*YOUR OBJECTIVE*:
Return the first line, the line containing "import math", and every line between them, exactly as they stand.

--- begin GIVEN INFORMATION ---

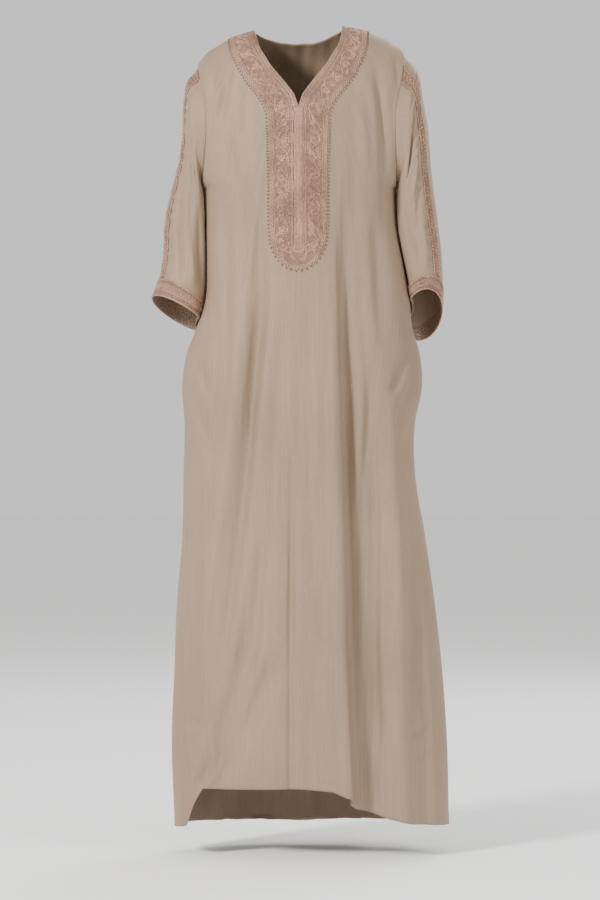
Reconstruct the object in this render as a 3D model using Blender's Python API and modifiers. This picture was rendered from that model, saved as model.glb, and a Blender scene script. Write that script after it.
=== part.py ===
"""A long straight robe with a V neck, wide three-quarter sleeves and worked trim, as worn.

It faces -Y. The origin is at the middle of the neck, at the height of the shoulder seams.
"""
import math

import bmesh
import bpy
import numpy as np
from mathutils import Vector

# Cloth and seams
CLOTH = 0.0012
TRIM = 0.001
BRAID = 0.0014
SEAM_HALF = 0.0005
ARMHOLE_GAP = 0.0009
LAY_GAP = 0.0006

# Neck, shoulders and armholes
CENTRE_X = -0.003
NECK_HALF = 0.083
NECK_SHARE = 0.43
BACK_NECK_Z = -0.018
NECK_ROUND = 0.085
UNDERARM_Z = -0.300
ARMHOLE_DEPTH = 0.077
UNDERARM_SOFT_LOW = -0.360
UNDERARM_SOFT_HIGH = -0.200

# Section of the body: how square it is, and how open its edge is at the chest
SQUARENESS = 2.2
SIDE_POWER = 0.5
CHEST_POWER = 0.9
CHEST_Z = -0.180

# Side pockets
POCKET_TOP = -0.5716
POCKET_LOW = -0.7345
POCKET_GAPE = 0.009
BAG_LOW = -0.800
BAG_CLEAR = 0.004
BAG_DEPTH = 0.012
BAG_COLUMNS = 6

# Grid of the cloth
ARMHOLE_ROWS = 9
SKIRT_ROWS = 22
NECK_COLUMNS = 7
SIDE_COLUMNS = 8

# Body: height, left and right half width, front and back depth
BODY = np.array([
    (-1.500, 0.236, 0.281, 0.150, 0.147),
    (-1.330, 0.242, 0.277, 0.146, 0.143),
    (-1.200, 0.237, 0.268, 0.142, 0.139),
    (-1.090, 0.233, 0.256, 0.138, 0.136),
    (-0.950, 0.222, 0.236, 0.134, 0.133),
    (-0.840, 0.220, 0.218, 0.132, 0.131),
    (-0.740, 0.218, 0.217, 0.131, 0.130),
    (-0.670, 0.222, 0.230, 0.130, 0.126),
    (-0.610, 0.214, 0.226, 0.127, 0.120),
    (-0.560, 0.195, 0.212, 0.124, 0.114),
    (-0.510, 0.179, 0.207, 0.122, 0.108),
    (-0.440, 0.177, 0.196, 0.121, 0.104),
    (-0.370, 0.180, 0.184, 0.124, 0.106),
    (-0.300, 0.184, 0.182, 0.127, 0.112),
    (-0.230, 0.177, 0.179, 0.127, 0.117),
    (-0.150, 0.176, 0.181, 0.122, 0.117),
    (-0.070, 0.192, 0.194, 0.108, 0.108),
    (0.010, 0.194, 0.196, 0.095, 0.095),
])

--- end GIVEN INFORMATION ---

*EXPECTED ANSWER*:
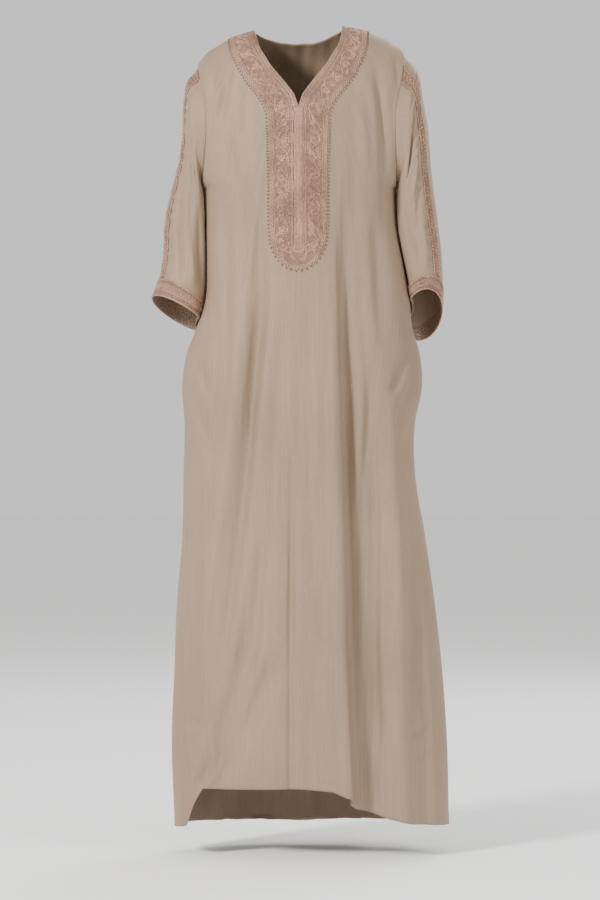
Reconstruct the object in this render as a 3D model using Blender's Python API and modifiers. This picture was rendered from that model, saved as model.glb, and a Blender scene script. Write that script after it.
=== part.py ===
"""A long straight robe with a V neck, wide three-quarter sleeves and worked trim, as worn.

It faces -Y. The origin is at the middle of the neck, at the height of the shoulder seams.
"""
import math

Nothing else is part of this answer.